── EXTRACTED DATA ──

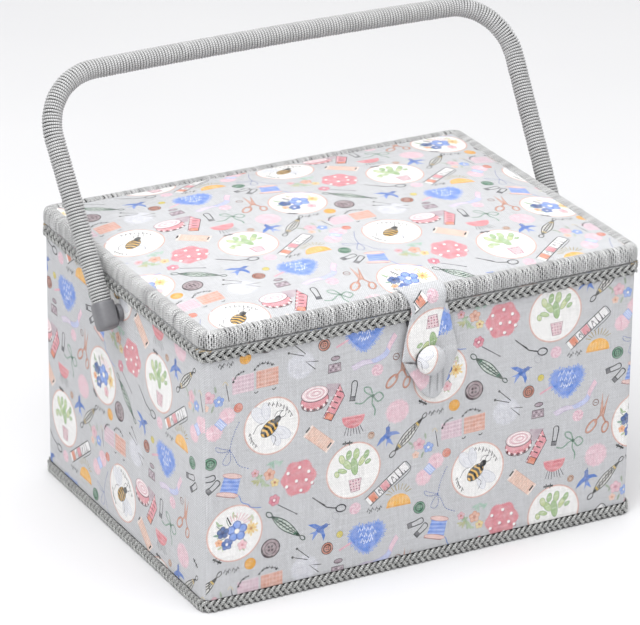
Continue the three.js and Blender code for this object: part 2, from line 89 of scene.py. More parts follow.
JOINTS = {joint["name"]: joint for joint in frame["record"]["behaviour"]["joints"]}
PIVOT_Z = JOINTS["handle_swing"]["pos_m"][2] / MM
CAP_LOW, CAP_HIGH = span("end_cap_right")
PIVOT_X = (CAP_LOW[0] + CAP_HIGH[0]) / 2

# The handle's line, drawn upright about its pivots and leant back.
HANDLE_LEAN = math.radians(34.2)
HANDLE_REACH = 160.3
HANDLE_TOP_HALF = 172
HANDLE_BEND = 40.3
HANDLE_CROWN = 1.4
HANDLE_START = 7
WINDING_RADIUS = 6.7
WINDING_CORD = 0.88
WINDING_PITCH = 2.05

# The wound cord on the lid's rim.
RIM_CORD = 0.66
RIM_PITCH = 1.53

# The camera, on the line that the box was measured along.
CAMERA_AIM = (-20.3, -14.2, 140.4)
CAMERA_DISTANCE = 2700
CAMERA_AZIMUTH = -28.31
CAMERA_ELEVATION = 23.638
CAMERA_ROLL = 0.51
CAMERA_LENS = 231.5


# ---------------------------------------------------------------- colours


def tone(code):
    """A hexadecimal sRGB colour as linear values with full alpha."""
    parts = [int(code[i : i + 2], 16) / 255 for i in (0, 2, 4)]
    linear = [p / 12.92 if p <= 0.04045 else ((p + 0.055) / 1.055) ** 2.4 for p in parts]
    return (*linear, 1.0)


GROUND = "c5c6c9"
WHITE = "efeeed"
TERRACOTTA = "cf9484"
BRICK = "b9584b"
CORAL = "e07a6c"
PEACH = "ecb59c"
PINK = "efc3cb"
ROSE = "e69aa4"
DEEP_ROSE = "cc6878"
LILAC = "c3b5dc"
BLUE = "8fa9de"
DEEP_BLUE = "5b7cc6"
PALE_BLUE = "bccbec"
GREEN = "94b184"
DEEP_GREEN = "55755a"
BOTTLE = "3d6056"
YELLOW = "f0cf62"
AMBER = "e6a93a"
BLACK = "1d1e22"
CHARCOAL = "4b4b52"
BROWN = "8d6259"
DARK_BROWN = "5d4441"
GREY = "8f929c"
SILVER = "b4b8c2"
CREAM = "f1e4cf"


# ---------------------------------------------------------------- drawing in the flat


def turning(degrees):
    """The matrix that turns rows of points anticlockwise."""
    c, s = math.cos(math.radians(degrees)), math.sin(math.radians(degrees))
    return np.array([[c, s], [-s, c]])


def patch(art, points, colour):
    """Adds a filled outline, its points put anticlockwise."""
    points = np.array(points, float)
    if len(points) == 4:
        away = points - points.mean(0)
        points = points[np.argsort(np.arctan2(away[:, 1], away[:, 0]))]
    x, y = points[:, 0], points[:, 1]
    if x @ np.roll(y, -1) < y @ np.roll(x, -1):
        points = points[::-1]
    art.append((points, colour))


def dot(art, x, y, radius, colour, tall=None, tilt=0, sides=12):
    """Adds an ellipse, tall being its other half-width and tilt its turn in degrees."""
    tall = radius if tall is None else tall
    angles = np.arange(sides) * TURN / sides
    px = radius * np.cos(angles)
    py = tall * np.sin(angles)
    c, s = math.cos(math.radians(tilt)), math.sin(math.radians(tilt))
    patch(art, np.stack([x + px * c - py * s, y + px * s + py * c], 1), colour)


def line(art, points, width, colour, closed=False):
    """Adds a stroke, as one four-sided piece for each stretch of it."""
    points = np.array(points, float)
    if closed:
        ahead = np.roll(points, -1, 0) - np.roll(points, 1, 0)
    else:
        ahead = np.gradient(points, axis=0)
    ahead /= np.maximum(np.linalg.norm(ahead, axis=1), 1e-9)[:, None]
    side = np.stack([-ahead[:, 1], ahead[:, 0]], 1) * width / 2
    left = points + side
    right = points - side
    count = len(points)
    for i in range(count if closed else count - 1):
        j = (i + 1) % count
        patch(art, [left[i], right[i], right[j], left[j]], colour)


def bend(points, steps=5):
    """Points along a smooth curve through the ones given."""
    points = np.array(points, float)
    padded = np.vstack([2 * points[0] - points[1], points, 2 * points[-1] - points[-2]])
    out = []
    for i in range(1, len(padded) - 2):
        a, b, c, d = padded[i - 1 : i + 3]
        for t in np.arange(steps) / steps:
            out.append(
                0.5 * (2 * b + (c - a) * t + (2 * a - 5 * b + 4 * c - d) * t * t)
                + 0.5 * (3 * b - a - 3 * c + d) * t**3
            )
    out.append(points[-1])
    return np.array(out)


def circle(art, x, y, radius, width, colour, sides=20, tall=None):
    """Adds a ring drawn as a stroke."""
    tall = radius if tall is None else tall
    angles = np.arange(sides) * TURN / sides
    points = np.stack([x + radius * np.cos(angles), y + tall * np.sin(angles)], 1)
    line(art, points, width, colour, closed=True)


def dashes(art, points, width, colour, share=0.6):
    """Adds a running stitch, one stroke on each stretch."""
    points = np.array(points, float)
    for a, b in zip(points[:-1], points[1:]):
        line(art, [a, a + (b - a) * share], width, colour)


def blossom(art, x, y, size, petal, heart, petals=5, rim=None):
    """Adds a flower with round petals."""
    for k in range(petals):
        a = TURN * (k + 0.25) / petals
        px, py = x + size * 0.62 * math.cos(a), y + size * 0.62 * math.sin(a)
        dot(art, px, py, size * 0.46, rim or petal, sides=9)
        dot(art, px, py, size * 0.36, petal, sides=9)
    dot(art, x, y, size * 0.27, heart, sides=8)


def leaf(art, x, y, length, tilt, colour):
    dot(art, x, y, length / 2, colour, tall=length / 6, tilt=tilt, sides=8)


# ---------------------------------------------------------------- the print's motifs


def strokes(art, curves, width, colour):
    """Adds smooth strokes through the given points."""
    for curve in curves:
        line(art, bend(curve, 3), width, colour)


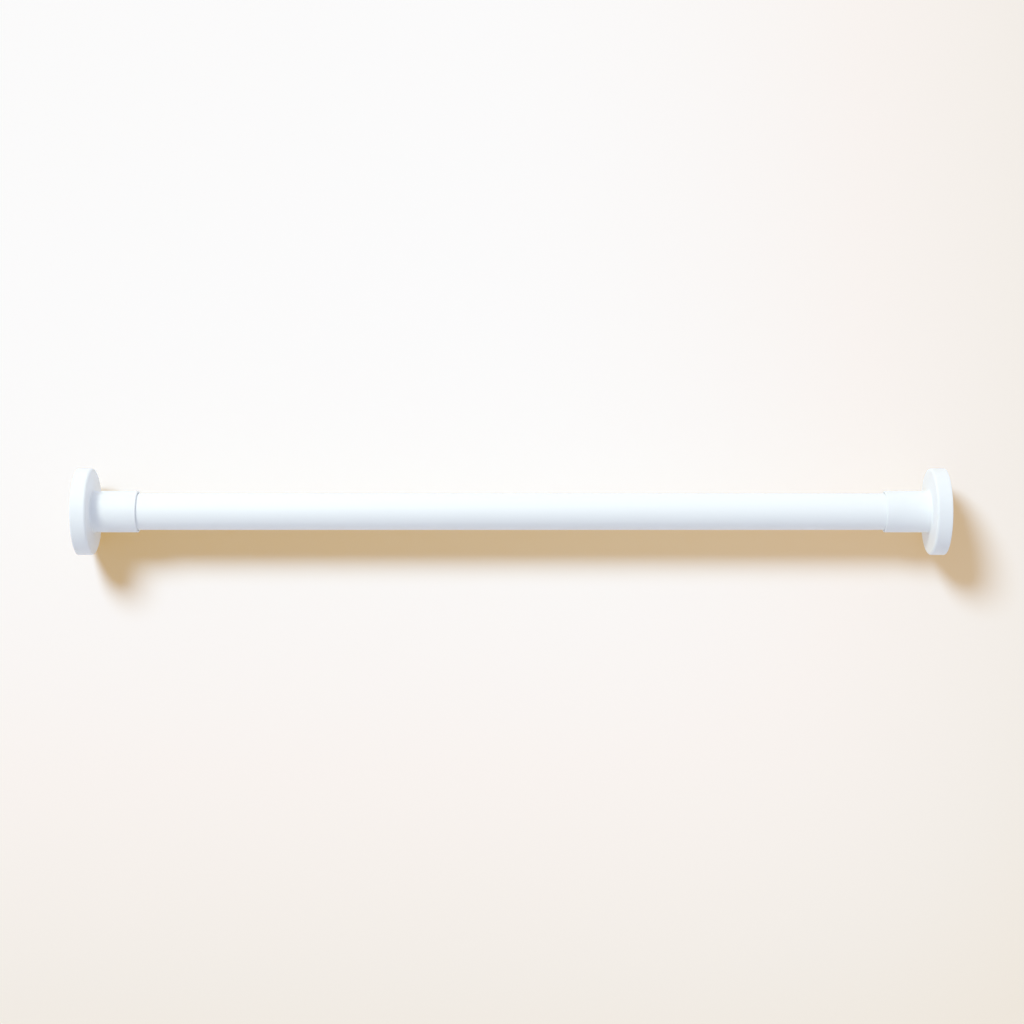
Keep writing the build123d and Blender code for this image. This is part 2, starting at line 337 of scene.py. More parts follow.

───

YOUR GOAL
Reproduce all the data word for word.

RESULT
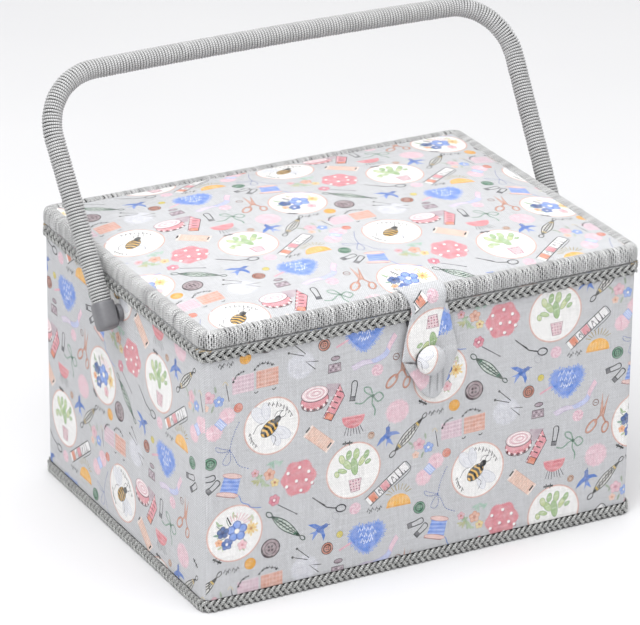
Continue the three.js and Blender code for this object: part 2, from line 89 of scene.py. More parts follow.
JOINTS = {joint["name"]: joint for joint in frame["record"]["behaviour"]["joints"]}
PIVOT_Z = JOINTS["handle_swing"]["pos_m"][2] / MM
CAP_LOW, CAP_HIGH = span("end_cap_right")
PIVOT_X = (CAP_LOW[0] + CAP_HIGH[0]) / 2

# The handle's line, drawn upright about its pivots and leant back.
HANDLE_LEAN = math.radians(34.2)
HANDLE_REACH = 160.3
HANDLE_TOP_HALF = 172
HANDLE_BEND = 40.3
HANDLE_CROWN = 1.4
HANDLE_START = 7
WINDING_RADIUS = 6.7
WINDING_CORD = 0.88
WINDING_PITCH = 2.05

# The wound cord on the lid's rim.
RIM_CORD = 0.66
RIM_PITCH = 1.53

# The camera, on the line that the box was measured along.
CAMERA_AIM = (-20.3, -14.2, 140.4)
CAMERA_DISTANCE = 2700
CAMERA_AZIMUTH = -28.31
CAMERA_ELEVATION = 23.638
CAMERA_ROLL = 0.51
CAMERA_LENS = 231.5


# ---------------------------------------------------------------- colours


def tone(code):
    """A hexadecimal sRGB colour as linear values with full alpha."""
    parts = [int(code[i : i + 2], 16) / 255 for i in (0, 2, 4)]
    linear = [p / 12.92 if p <= 0.04045 else ((p + 0.055) / 1.055) ** 2.4 for p in parts]
    return (*linear, 1.0)


GROUND = "c5c6c9"
WHITE = "efeeed"
TERRACOTTA = "cf9484"
BRICK = "b9584b"
CORAL = "e07a6c"
PEACH = "ecb59c"
PINK = "efc3cb"
ROSE = "e69aa4"
DEEP_ROSE = "cc6878"
LILAC = "c3b5dc"
BLUE = "8fa9de"
DEEP_BLUE = "5b7cc6"
PALE_BLUE = "bccbec"
GREEN = "94b184"
DEEP_GREEN = "55755a"
BOTTLE = "3d6056"
YELLOW = "f0cf62"
AMBER = "e6a93a"
BLACK = "1d1e22"
CHARCOAL = "4b4b52"
BROWN = "8d6259"
DARK_BROWN = "5d4441"
GREY = "8f929c"
SILVER = "b4b8c2"
CREAM = "f1e4cf"


# ---------------------------------------------------------------- drawing in the flat


def turning(degrees):
    """The matrix that turns rows of points anticlockwise."""
    c, s = math.cos(math.radians(degrees)), math.sin(math.radians(degrees))
    return np.array([[c, s], [-s, c]])


def patch(art, points, colour):
    """Adds a filled outline, its points put anticlockwise."""
    points = np.array(points, float)
    if len(points) == 4:
        away = points - points.mean(0)
        points = points[np.argsort(np.arctan2(away[:, 1], away[:, 0]))]
    x, y = points[:, 0], points[:, 1]
    if x @ np.roll(y, -1) < y @ np.roll(x, -1):
        points = points[::-1]
    art.append((points, colour))


def dot(art, x, y, radius, colour, tall=None, tilt=0, sides=12):
    """Adds an ellipse, tall being its other half-width and tilt its turn in degrees."""
    tall = radius if tall is None else tall
    angles = np.arange(sides) * TURN / sides
    px = radius * np.cos(angles)
    py = tall * np.sin(angles)
    c, s = math.cos(math.radians(tilt)), math.sin(math.radians(tilt))
    patch(art, np.stack([x + px * c - py * s, y + px * s + py * c], 1), colour)


def line(art, points, width, colour, closed=False):
    """Adds a stroke, as one four-sided piece for each stretch of it."""
    points = np.array(points, float)
    if closed:
        ahead = np.roll(points, -1, 0) - np.roll(points, 1, 0)
    else:
        ahead = np.gradient(points, axis=0)
    ahead /= np.maximum(np.linalg.norm(ahead, axis=1), 1e-9)[:, None]
    side = np.stack([-ahead[:, 1], ahead[:, 0]], 1) * width / 2
    left = points + side
    right = points - side
    count = len(points)
    for i in range(count if closed else count - 1):
        j = (i + 1) % count
        patch(art, [left[i], right[i], right[j], left[j]], colour)


def bend(points, steps=5):
    """Points along a smooth curve through the ones given."""
    points = np.array(points, float)
    padded = np.vstack([2 * points[0] - points[1], points, 2 * points[-1] - points[-2]])
    out = []
    for i in range(1, len(padded) - 2):
        a, b, c, d = padded[i - 1 : i + 3]
        for t in np.arange(steps) / steps:
            out.append(
                0.5 * (2 * b + (c - a) * t + (2 * a - 5 * b + 4 * c - d) * t * t)
                + 0.5 * (3 * b - a - 3 * c + d) * t**3
            )
    out.append(points[-1])
    return np.array(out)


def circle(art, x, y, radius, width, colour, sides=20, tall=None):
    """Adds a ring drawn as a stroke."""
    tall = radius if tall is None else tall
    angles = np.arange(sides) * TURN / sides
    points = np.stack([x + radius * np.cos(angles), y + tall * np.sin(angles)], 1)
    line(art, points, width, colour, closed=True)


def dashes(art, points, width, colour, share=0.6):
    """Adds a running stitch, one stroke on each stretch."""
    points = np.array(points, float)
    for a, b in zip(points[:-1], points[1:]):
        line(art, [a, a + (b - a) * share], width, colour)


def blossom(art, x, y, size, petal, heart, petals=5, rim=None):
    """Adds a flower with round petals."""
    for k in range(petals):
        a = TURN * (k + 0.25) / petals
        px, py = x + size * 0.62 * math.cos(a), y + size * 0.62 * math.sin(a)
        dot(art, px, py, size * 0.46, rim or petal, sides=9)
        dot(art, px, py, size * 0.36, petal, sides=9)
    dot(art, x, y, size * 0.27, heart, sides=8)


def leaf(art, x, y, length, tilt, colour):
    dot(art, x, y, length / 2, colour, tall=length / 6, tilt=tilt, sides=8)


# ---------------------------------------------------------------- the print's motifs


def strokes(art, curves, width, colour):
    """Adds smooth strokes through the given points."""
    for curve in curves:
        line(art, bend(curve, 3), width, colour)


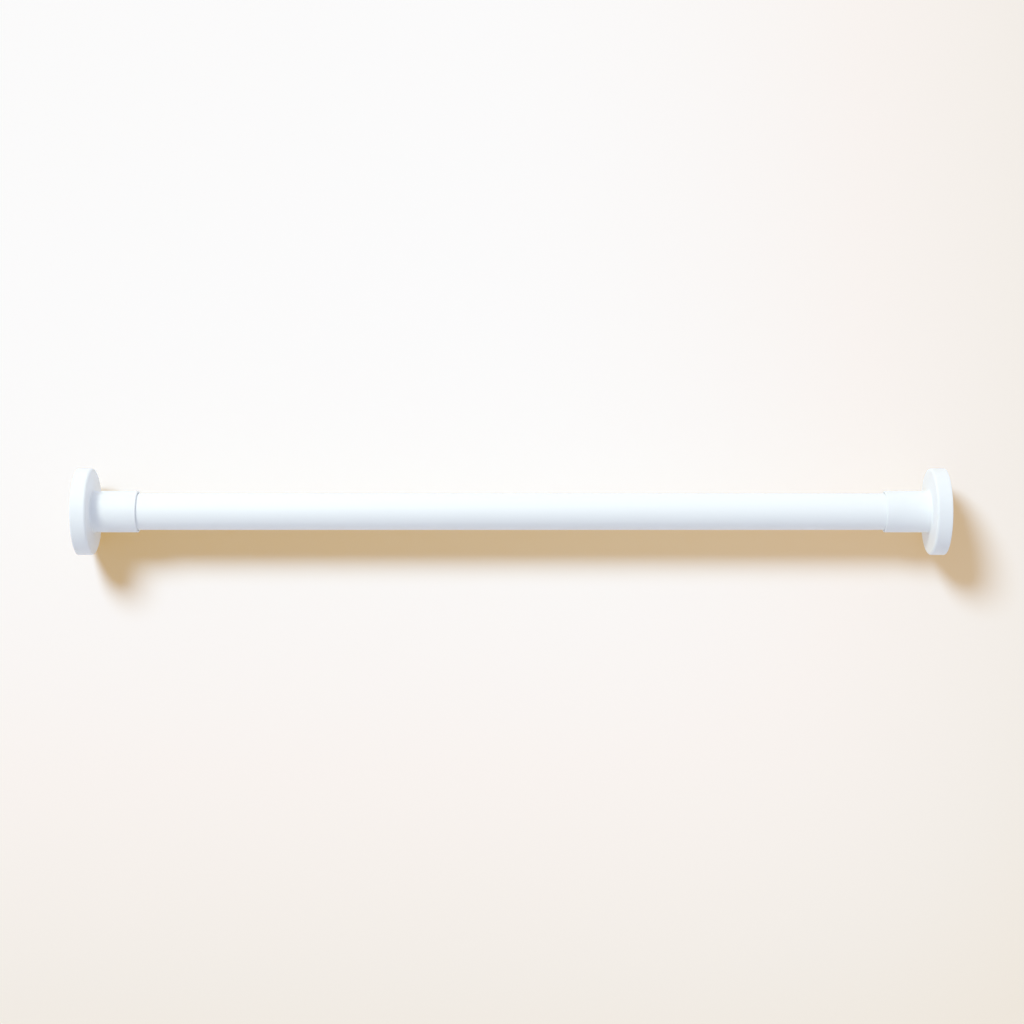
Keep writing the build123d and Blender code for this image. This is part 2, starting at line 337 of scene.py. More parts follow.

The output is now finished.